I’ve been away with a few friends this weekend to Ledbury, which, in case you were wondering, is near Hereford. In other words, it’s the heart of cider country, and very close to the source of Stowford Press, my favourite on a night out (or in). So no prizes for guessing what we all did on Saturday morning.
This weekend was also my first chance to try out a recently acquired gadget, my IMuto 30000mAh battery bank. It’s not light, but on a weekend away where I was driving anyway, taking it along was no great hardship. It takes forever to juice it up from 0 to full (about 3 days using the USB sockets in my flat), but once juiced, it’s capable of charging my OnePlus Two overnight at least three times, and simultaneously taking care of my Huawei W1 smart watch. Really useful to have along on a trip, though it does have an annoying habit of cutting off power to the port if the device stops pulling for a moment (this happens with the watch when it hits full, and means it’s dropped off a couple of percent by the time I wake up – but the watch is far longer lasting than the phone, so no great shakes). This should be the antidote to hotel rooms with not enough sockets, though the house we rented on this occasion actually had plenty of power bars for the modern traveller.
Google kindly gave my employer a Chromebook recently – all the better to talk to Google’s marketing team on about what one might buy. And once that call was over, there was no immediate use for it around the office, so I … borrowed it … for an extended road test at my flat.
Asus C202S Chromebook
So far, I’m impressed. This particular Chromebook is the Asus C202S, and it’s almost supplanted my company-issue Lenovo X230 as my do-everything laptop at home. One particularly impressive thing is that it can sit on my lap for hours without producing enough heat to be uncomfortable – something any “proper” laptop fails at within 30 minutes or so.
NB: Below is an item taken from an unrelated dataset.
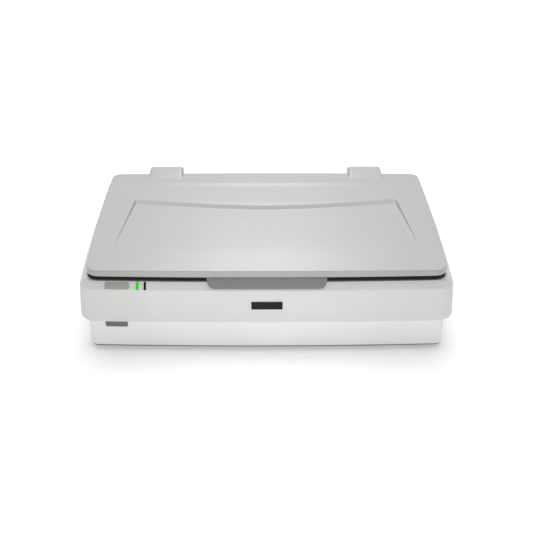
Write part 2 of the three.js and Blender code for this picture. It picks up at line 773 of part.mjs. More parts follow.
// Small belt pulley, journal and reduction wheel in one moulding, along y.
function drivePulley() {
  const { y, r, width } = BELT;
  const half = width / 2 + 0.4;
  return join(
    bar("y", r, -half, half, 0, 0),
    bar("y", r + 1.8, -half - 1, -half + 0.01, 0, 0),
    bar("y", 4.5, half - 1, BIG_WHEEL.y - y, 0, 0, 16),
    bar("y", BIG_WHEEL.r, BIG_WHEEL.y - y - 2.9, BIG_WHEEL.y - y + 2.9, 0, 0, 32),
  );
}

function idlerPulley() {
  const half = BELT.width / 2 + 0.4;
  const wheel = join(
    bar("y", BELT.r, -half, half, 0, 0),
    bar("y", BELT.r + 1.8, -half - 1, -half + 0.01, 0, 0),
  );
  return cut(wheel, bar("y", 3.3, -half - 2, half + 1, 0, 0, 16));
}

function idlerBracket() {
  const plateY = BELT.y + BELT.width / 2 + 1.2;
  return join(
    block(-9, 10, plateY, plateY + 2, FLOOR + GAP, BELT.z + 12),
    block(-9, 10, plateY - 12, plateY + 2, FLOOR + GAP, FLOOR + 2.3),
    block(8, 10, plateY, 208, SPRING.z - 5, SPRING.z + 5),
    bar("y", 2.9, BELT.y - 5, plateY + 1, 0, BELT.z, 16),
  );
}

function motorBracket() {
  const [front, rear] = [BELT.y + BELT.width / 2 + 1.1, BELT.y + BELT.width / 2 + 3.1];
  const tall = block(-306, -270, front, rear, FLOOR + GAP, 96);
  const plate = block(-306, -240, front, rear, FLOOR + GAP, 64);
  const flange = block(-284, -240, front - 20, rear, FLOOR + GAP, FLOOR + 2.3);
  return cut(
    join(tall, plate, flange),
    bar("y", 4.8, front - 1, rear + 1, BELT.left, BELT.z, 16),
    bar("y", 4, front - 1, rear + 1, MOTOR.x, MOTOR.z, 16),
  );
}

function stepperMotor() {
  const front = BELT.y + BELT.width / 2 + 1.1 - GAP;
  const can = new THREE.BoxGeometry(39, 34, 39).translate(0, front - 17, 0);
  return join(can, bar("y", 2.4, front - 1, front + 11, 0, 0, 16));
}

const motorPulley = () =>
  cut(
    join(
      bar("y", MOTOR.pulleyR, -2.9, 2.9, 0, 0),
      bar("y", MOTOR.pulleyR + 1.4, -3.6, -2.89, 0, 0),
    ),
    bar("y", 2.75, -5, 4, 0, 0, 16),
  );

// A coil spring along x that pushes the idler bracket outwards.
function tensionSpring() {
  const coil = { turns: 5, r: 4, length: SPRING.length, wire: 1 };
  class Helix extends THREE.Curve {
    getPoint(t, target = new THREE.Vector3()) {
      const a = 2 * Math.PI * coil.turns * t;
      return target.set(coil.length * (t - 0.5), coil.r * Math.cos(a), coil.r * Math.sin(a));
    }
  }
  const section = new THREE.Shape();
  section.absarc(0, 0, coil.wire / 2, 0, 2 * Math.PI);
  return new THREE.ExtrudeGeometry(section, {
    steps: coil.turns * 10,
    curveSegments: 3,
    extrudePath: new Helix(),
  });
}

// ---------------------------------------------------------------- electronics
function powerSupply() {
  const base = block(130, 292, 90, 182, FLOOR + 4, FLOOR + 6);
  const can = block(140, 282, 96, 176, FLOOR + 5, 46);
  const legs = [136, 286].flatMap((x) =>
    [96, 176].map((y) => block(x - 4, x + 4, y - 4, y + 4, FLOOR + GAP, FLOOR + 5)),
  );
  return join(base, can, ...legs);
}

function mainBoard() {
  const board = block(-150, 110, 30, 190, FLOOR + 4, FLOOR + 5.6);
  const chip = (x, y, w, d, h) => block(x, x + w, y, y + d, FLOOR + 5, FLOOR + 5.6 + h);
  const legs = [-144, 104].flatMap((x) =>
    [36, 184].map((y) => block(x - 4, x + 4, y - 4, y + 4, FLOOR + GAP, FLOOR + 5)),
  );
  return join(
    board,
    ...legs,
    chip(-40, 90, 32, 32, 2),
    chip(20, 60, 22, 22, 2),
    chip(-100, 130, 26, 14, 3),
    chip(60, 140, 30, 22, 12),
    chip(-60, 56, 6, 32, 6),
  );
}

// The front panel's board, which carries the start switch and the two lamps.
const CONTROL_BOARD = { front: -208, rear: -206.4 };
const controlBoard = () =>
  join(
    block(-290, -196, CONTROL_BOARD.front, CONTROL_BOARD.rear, 70, 117),
    block(START_X - 4, START_X + 4, CONTROL_BOARD.front - 1.5, CONTROL_BOARD.rear + 1, 110, 118.6),
  );

// A flat ribbon, folded once under the parked carriage.
function carriageCable() {
  const { y, width, thick } = CABLE;
  const [low, high, fold] = [FLOOR + 6.2, 52, -268];
  const turn = (high - low) / 2;
  const middle = [
    [-60.4, low + 2.6],
    [-72, low + 0.5],
    [-84, low],
  ];
  for (let i = 0; i <= 8; i++) {
    const a = -Math.PI / 2 - (Math.PI * i) / 8;
    middle.push([fold + turn * Math.cos(a), low + turn + turn * Math.sin(a)]);
  }
  middle.push([PARK_X - 4, high], [PARK_X + 6, high + 3], [PARK_X + 10, CARRIAGE.bottom - GAP]);
  const offset = (side) =>
    middle.map(([x, z], i) => {
      const [ax, az] = middle[Math.max(0, i - 1)];
      const [bx, bz] = middle[Math.min(middle.length - 1, i + 1)];
      const l = Math.hypot(bx - ax, bz - az);
      return new THREE.Vector2(x - (side * (bz - az)) / l, z + (side * (bx - ax)) / l);
    });
  const shape = new THREE.Shape([...offset(thick / 2), ...offset(-thick / 2).reverse()]);
  const strip = new THREE.ExtrudeGeometry(shape, { depth: width, bevelEnabled: false });
  return strip.rotateX(Math.PI / 2).translate(0, y + width, 0);
}

// ---------------------------------------------------------------- assembly
const hinges = ["left", "right"].map((side) =>
  group(
    [side === "left" ? -HINGE_X : HINGE_X, 0, 0],
    piece(`hinge_socket_${side}`, hingeSocket(), MATERIAL.black),
    piece(`hinge_post_${side}`, hingePost(), MATERIAL.case),
    piece(`hinge_pin_${side}`, hingePin(), MATERIAL.steel),
    piece(`hinge_leaf_${side}`, hingeLeaf(), MATERIAL.steel),
    piece(`hinge_cover_${side}`, hingeCover(), MATERIAL.lid),
  ),
);

const carriage = group(
  [PARK_X, 0, 0],
  piece("carriage_housing", carriageHousing(), MATERIAL.black),
  piece("rod_bush_left", rodBush(), MATERIAL.brass, [-CARRIAGE.half + 7, ROD.y, ROD.z]),
  piece("rod_bush_right", rodBush(), MATERIAL.brass, [CARRIAGE.half - 7, ROD.y, ROD.z]),
  piece("lamp_bar", lampBar(), MATERIAL.lamp),
  piece("fold_mirror", foldMirror(), MATERIAL.mirror),
  piece("lens_block", lensBlock(), MATERIAL.black),
  piece("sensor_board", sensorBoard(), MATERIAL.board),
  piece("belt_clamp", beltClamp(), MATERIAL.black),
);

const drive = group(
  [0, 0, 0],
  piece("guide_rod", guideRod(), MATERIAL.steel),
  piece("guide_rail", guideRail(), MATERIAL.steel),
  piece("rod_clamp_left", rodClamp(), MATERIAL.black, [-301, 0, 0]),
  piece("rod_clamp_right", rodClamp(), MATERIAL.black, [301, 0, 0]),
  piece("drive_belt", driveBelt(), MATERIAL.rubber, [0, BELT.y, 0]),
  piece("reduction_belt", reductionBelt(), MATERIAL.rubber, [0, BIG_WHEEL.y, 0]),
  piece("drive_pulley", drivePulley(), MATERIAL.can, [BELT.left, BELT.y, BELT.z]),
  piece("idler_pulley", idlerPulley(), MATERIAL.can, [BELT.right, BELT.y, BELT.z]),
  piece("idler_bracket", idlerBracket(), MATERIAL.steel, [BELT.right, 0, 0]),
  piece("tension_spring", tensionSpring(), MATERIAL.steel, [
    SPRING.left + SPRING.length / 2 + 0.5,
    203,
    SPRING.z,
  ]),
  piece("motor_bracket", motorBracket(), MATERIAL.steel),
  piece("stepper_motor", stepperMotor(), MATERIAL.can, [MOTOR.x, 0, MOTOR.z]),
  piece("motor_pulley", motorPulley(), MATERIAL.brass, [MOTOR.x, BIG_WHEEL.y, MOTOR.z]),
);

const scanner = group(
  [0, 0, 0],
  lowerCase(),
  ...FEET.map(([name, x, y]) => foot(name, x, y)),
  ...SCREWS.map(([name, x, y]) => caseScrew(name, x, y)),
  upperCase(),
  platenGlass(),
  rulerFrame(),
  badgePlate(),
  startButton(),
  powerButton(),
  facetLight("ready_light", READY_LIGHT, MATERIAL.ready),
  facetLight("error_light", ERROR_LIGHT, MATERIAL.error),
  socket("mains_inlet", SOCKETS.mains, 3, [12, 8.3, 16]),
  socket("usb_socket", SOCKETS.usb, 1.5, [4.3, 3.9, 12]),
  socket("option_socket", SOCKETS.option, 2.5, [19, 3.6, 7]),
  transportLock(),
  lidShell(),
  lidLiner(),
  documentMat(),
  lidHandle(),
  ...hinges,
  carriage,
  drive,
  piece("power_supply", powerSupply(), MATERIAL.can),
  piece("main_board", mainBoard(), MATERIAL.board),
  piece("control_board", controlBoard(), MATERIAL.board),
  piece("carriage_cable", carriageCable(), MATERIAL.ribbon),
);

export default scanner;
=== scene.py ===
import json
import math
import random

import bmesh
import bpy
from mathutils import Matrix, Vector

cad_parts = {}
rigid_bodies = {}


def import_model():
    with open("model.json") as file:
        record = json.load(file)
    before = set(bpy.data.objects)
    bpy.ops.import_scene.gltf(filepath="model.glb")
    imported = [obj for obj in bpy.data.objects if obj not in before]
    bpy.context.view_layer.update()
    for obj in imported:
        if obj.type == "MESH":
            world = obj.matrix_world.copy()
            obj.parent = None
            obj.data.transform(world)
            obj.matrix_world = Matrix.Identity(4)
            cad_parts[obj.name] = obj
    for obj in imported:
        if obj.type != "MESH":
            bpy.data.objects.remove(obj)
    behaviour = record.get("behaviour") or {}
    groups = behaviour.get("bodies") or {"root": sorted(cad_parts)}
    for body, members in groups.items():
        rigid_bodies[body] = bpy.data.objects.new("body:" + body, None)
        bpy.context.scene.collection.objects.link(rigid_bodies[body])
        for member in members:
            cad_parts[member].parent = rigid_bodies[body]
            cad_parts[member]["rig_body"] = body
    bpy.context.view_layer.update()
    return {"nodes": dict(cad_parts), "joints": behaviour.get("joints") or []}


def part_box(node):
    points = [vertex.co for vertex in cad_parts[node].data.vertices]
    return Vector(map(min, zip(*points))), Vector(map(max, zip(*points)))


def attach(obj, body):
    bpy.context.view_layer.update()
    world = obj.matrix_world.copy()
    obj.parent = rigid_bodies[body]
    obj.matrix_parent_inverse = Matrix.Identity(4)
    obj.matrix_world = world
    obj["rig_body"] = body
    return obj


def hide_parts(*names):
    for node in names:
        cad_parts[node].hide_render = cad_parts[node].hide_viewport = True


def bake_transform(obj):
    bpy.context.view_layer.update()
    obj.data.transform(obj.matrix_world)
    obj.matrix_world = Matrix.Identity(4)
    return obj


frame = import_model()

MM = 0.001
X, Y, Z = Vector((1, 0, 0)), Vector((0, 1, 0)), Vector((0, 0, 1))

# ---------------------------------------------------------------- sizes read from the frame
CASE_LOW, CASE_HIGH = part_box("upper_case")
BASE_LOW, BASE_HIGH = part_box("lower_case")
LID_LOW, LID_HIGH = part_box("lid_shell")
LINER_LOW, LINER_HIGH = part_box("lid_liner")
HANDLE_LOW, HANDLE_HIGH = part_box("lid_handle")
GLASS_LOW, GLASS_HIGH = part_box("platen_glass")
RULER_LOW, RULER_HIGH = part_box("ruler_frame")
HINGE = {side: sum(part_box(f"hinge_pin_{side}"), Vector()) / 2 for side in ("left", "right")}
JOINTS = {joint["name"]: joint for joint in frame["joints"]}
PIVOT = Vector(JOINTS["lid_tilt"]["pos_m"])

HALF = CASE_HIGH.x
FRONT = CASE_LOW.y
REAR = CASE_HIGH.y
SEAM = CASE_LOW.z
DECK = CASE_HIGH.z
LID_TOP = 153 * MM
LIP = LID_LOW.z

# ---------------------------------------------------------------- shapes that the frame's boxes don't give
BOW = 7 * MM  # how far the front corners sit behind the middle of the front
SIDE_BOW = 7.5 * MM  # how far each side comes in towards the front
SIDE_BEND = 50 * MM  # where the sides start to come in
SIDE_DRAFT = 3 * MM  # how far each side wall leans in from its foot to the shoulder
FACET = (8 * MM, 13 * MM)  # run and rise of the sloping facet at the top of the upper case
WALL = 2.5 * MM
# The tray's near-black paint stands in for the shadow in the gap under the lid, and its skirt carries that
# painted shadow forward under the lid's rim.
SKIRT = 2.5 * MM  # how far the dark tray widens under the front and the sides of the lid
CASE_RADIUS = (28 * MM, 20 * MM)  # front and rear corners, in plan
LID_RADIUS = (22 * MM, 18 * MM)
WINDOW_MARGIN = 10 * MM  # how far the glass reaches under the deck
WINDOW = (GLASS_HIGH.x - WINDOW_MARGIN, GLASS_LOW.y + 9 * MM, GLASS_HIGH.y - 9 * MM)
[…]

Since nearly everything is done via a browser these days, doing life admin and messing around on the internet is all taken care of. The only things I miss are Thunderbird (because the best webmail client I can find lacks the “redirect” feature) and an SSH client (yes, I have an installation of Shell In A Box, but that requires a password rather than SSH keys).
It uses some slick integration with Google Drive to make up for the lack of a local filesystem, and given I have an Android phone, that works well.
All in all, I suspect I’ll be buying one of these as my next “home laptop” rather than anything more full-fat. But then, I do still have a desktop with two 19″ monitors for the heavy lifting.